In Iraq, under its quota-based democratic system and across several electoral cycles since 2005, we have grown accustomed to a departure from the democratic norm — that being the principle whereby the party or coalition that wins an election leads the country. The current government of Ali al-Zeidi is no exception to this pattern.

Since the 2010 elections, no one has come to the prime ministership on the strength of their own candidacy — beginning with al-Maliki, then al-Abadi, then Abd al-Mahdi, then al-Kadhimi, and most recently al-Sudani, and now al-Zeidi, who did not participate in the elections, has no political party, and has no parliamentary bloc in parliament to cover his back should he face accountability proceedings, as is the case in democratic systems.

Al-Zeidi does not come from the Iraqi political establishment that the public knows, and which the media has helped define, as one of the most prominent economic figures of the post-2003 era.

Yet it would be naive to imagine that he has no clear picture of the tragic reality besetting the country, particularly its economic reality. The scale of his financial investments across various branches of that economy — perhaps most notably the food ration card system — makes him one of the most knowledgeable about its condition, its fragility, and the extent to which its failures could deepen.

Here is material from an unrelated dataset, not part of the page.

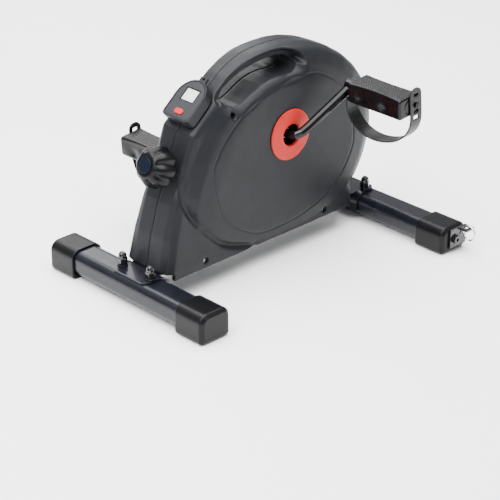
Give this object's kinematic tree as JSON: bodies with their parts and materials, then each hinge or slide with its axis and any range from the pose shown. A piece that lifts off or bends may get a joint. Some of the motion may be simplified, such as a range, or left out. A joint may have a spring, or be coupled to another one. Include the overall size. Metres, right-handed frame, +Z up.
{
  "type": "pedal exerciser",
  "caption": "Portable magnetic pedal exerciser with a two-shell housing, carrying handle, tension knob, meter and strapped pedals on two stabilizer bars.",
  "frame": {"origin": "on the floor, under the middle of the bounding box: midway between the two stabilizer bars, in the plane of the housing seam", "axes": "+X from the user side to the far side, +Y to the left, +Z up"},
  "size_m": [0.514, 0.5012, 0.3352],
  "materials": {
    "housing_plastic": "fine moulded texture, satin",
    "frame_paint": "satin powder coat, blue-black",
    "cap_plastic": "moulded, satin",
    "zinc_steel": "zinc plated",
    "black_hardware": "gloss black plated",
    "crank_gloss": "gloss black enamel",
    "bright_steel": "machined",
    "ring_chrome": "polished",
    "flywheel_iron": "turned rim",
    "magnet_ferrite": "sintered",
    "belt_rubber": "matt",
    "cover_red": "satin gloss",
    "button_red": "satin gloss",
    "pedal_plastic": "moulded tread",
    "strap_rubber": "satin",
    "meter_panel": "smooth satin",
    "lcd_glass": "clear window over a pale display",
    "cap_navy": "gloss"
  },
  "bodies": {
    "base": {"right_housing": "housing_plastic", "left_housing": "housing_plastic", "meter_case": "housing_plastic", "main_frame": "frame_paint", "user_stabilizer_tube": "frame_paint", "far_stabilizer_tube": "frame_paint", "user_end_cap_left": "cap_plastic", "user_end_cap_right": "cap_plastic", "far_end_cap_left": "cap_plastic", "far_end_cap_right": "cap_plastic", "speed_sensor": "cap_plastic", "user_carriage_bolt_left": "zinc_steel", "user_washer_left": "black_hardware", "user_acorn_nut_left": "black_hardware", "user_carriage_bolt_right": "zinc_steel", "user_washer_right": "black_hardware", "user_acorn_nut_right": "black_hardware", "far_carriage_bolt_left": "zinc_steel", "far_washer_left": "black_hardware", "far_acorn_nut_left": "black_hardware", "far_carriage_bolt_right": "zinc_steel", "far_washer_right": "black_hardware", "far_acorn_nut_right": "black_hardware", "flywheel_axle": "bright_steel", "crank_bearing_left": "bright_steel", "crank_bearing_right": "bright_steel", "housing_screw_top": "black_hardware", "housing_screw_user": "black_hardware", "housing_screw_far": "black_hardware", "bracket_bolt_left": "black_hardware", "bracket_bolt_right": "black_hardware", "ring_bracket_left": "black_hardware", "ring_bracket_right": "black_hardware", "drive_belt": "belt_rubber", "hub_cover_left": "cover_red", "hub_cover_right": "cover_red", "meter_face": "meter_panel", "lcd_window": "lcd_glass"},
    "crankset": {"crank_axle": "bright_steel", "drive_pulley": "cap_plastic", "crank_arm_left": "crank_gloss", "crank_arm_right": "crank_gloss", "pedal_spindle_left": "bright_steel", "pedal_spindle_right": "bright_steel"},
    "right_pedal": {"pedal_body_right": "pedal_plastic", "pedal_strap_right": "strap_rubber", "strap_peg_right": "cap_plastic"},
    "left_pedal": {"pedal_body_left": "pedal_plastic", "pedal_strap_left": "strap_rubber", "strap_peg_left": "cap_plastic"},
    "flywheel_set": {"flywheel": "flywheel_iron", "flywheel_pulley": "bright_steel"},
    "knob": {"tension_knob": "cap_plastic", "knob_cap": "cap_navy", "tension_spindle": "bright_steel"},
    "magnet_arm": {"magnet_carriage": "bright_steel", "magnet_strip": "magnet_ferrite"},
    "button": {"mode_button": "button_red"},
    "right_ring": {"band_ring_right": "ring_chrome"},
    "left_ring": {"band_ring_left": "ring_chrome"}
  },
  "joints": [
    {"name": "crank_spin", "type": "hinge", "parent": "base", "child": "crankset", "pos_m": [0.0348, 0, 0.2026], "axis": [0, 1, 0], "continuous": true},
    {"name": "pedal_spin_right", "type": "hinge", "parent": "crankset", "child": "right_pedal", "pos_m": [0.13158, -0.15, 0.26284], "axis": [0, 1, 0], "continuous": true},
    {"name": "pedal_spin_left", "type": "hinge", "parent": "crankset", "child": "left_pedal", "pos_m": [-0.06198, 0.15, 0.14236], "axis": [0, 1, 0], "continuous": true},
    {"name": "flywheel_spin", "type": "hinge", "parent": "base", "child": "flywheel_set", "pos_m": [-0.07, 0, 0.142], "axis": [0, 1, 0], "continuous": true},
    {"name": "knob_turn", "type": "hinge", "parent": "base", "child": "knob", "pos_m": [-0.168, 0, 0.194], "axis": [-0.9232, 0, 0.3843], "range_deg": [0, 315]},
    {"name": "magnet_swing", "type": "hinge", "parent": "base", "child": "magnet_arm", "pos_m": [-0.128, 0, 0.084], "axis": [0, -1, 0], "range_deg": [0, 6.1]},
    {"name": "button_press", "type": "slide", "parent": "base", "child": "button", "axis": [0.6414, 0, -0.7672], "range_m": [0, 0.0008], "stiffness_N_per_m": 400},
    {"name": "ring_swing_right", "type": "hinge", "parent": "base", "child": "right_ring", "pos_m": [0.2425, -0.23775, 0.0385], "axis": [-1, 0, 0], "range_deg": [0, 80]},
    {"name": "ring_swing_left", "type": "hinge", "parent": "base", "child": "left_ring", "pos_m": [0.2425, 0.23775, 0.0385], "axis": [1, 0, 0], "range_deg": [0, 80]}
  ],
  "couplings": [
    {"joint": "flywheel_spin", "follows": "crank_spin", "ratio": 6.5},
    {"joint": "magnet_swing", "follows": "knob_turn", "ratio": 0.019048}
  ]
}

He has not been far from Iraq's political reality throughout the years in which his many companies and their billions in capital exercised influence over it, and were during that time exposed to various forms of bargaining and extortion. Such companies cannot conduct their business without daily monitoring of political developments.

Al-Zeidi enjoys, unlike his predecessors in the prime ministership, unprecedented domestic, regional, and international support. He is the only one to have received a phone call from the US president — lasting 10 minutes — in which the president asked him: "How can I help you?" This is, in truth, a clear signal, amid the complex political challenges of the region and the atmosphere of anticipation pervading the Arab world, that much of what is coming will differ from what we have been accustomed to. Perhaps the least one can hope for is that things remain as they are, rather than deteriorating further.

Al-Zeidi is approaching dangerous and sensitive files that his predecessors barely touched at the margins, because these files implicate the very symbols of the political process — figures who, despite deep political differences and widely diverging agendas, have allied to preserve the boundaries that safeguard their political interests.

It is difficult to judge the extent of al-Zeidi's ability to confront the grand corruption file, which is tied to the pillars of the political process itself and not merely to corrupt individuals. The sovereignty file in Iraq is bound up with the historically complex mechanisms of political operation across the Middle East.

In the context of the exceptional developments in the region, and particularly what is unfolding in Iraq, there is a major question that cannot be sidestepped: can al-Zeidi's government meet its obligations?

It is not possible to ignore the risks facing al-Zeidi's government from the moment of its first birth announcements. Despite having won the confidence of parliament, it is struggling to complete its formation — 9 ministries have yet to have their ministers appointed, owing to internal disputes within the coordinating framework that produced it, the full scale of which is difficult to assess. This is in addition to the fact that the government has opened 2 of the most dangerous files that its predecessors either avoided or approached with considerable hesitation: the corruption file and the armed factions file.

On the other hand, however, there is some cause for optimism. The circumstances that have shifted the regional balance of power in recent months, and diminished Tehran's role within it, cannot be ignored.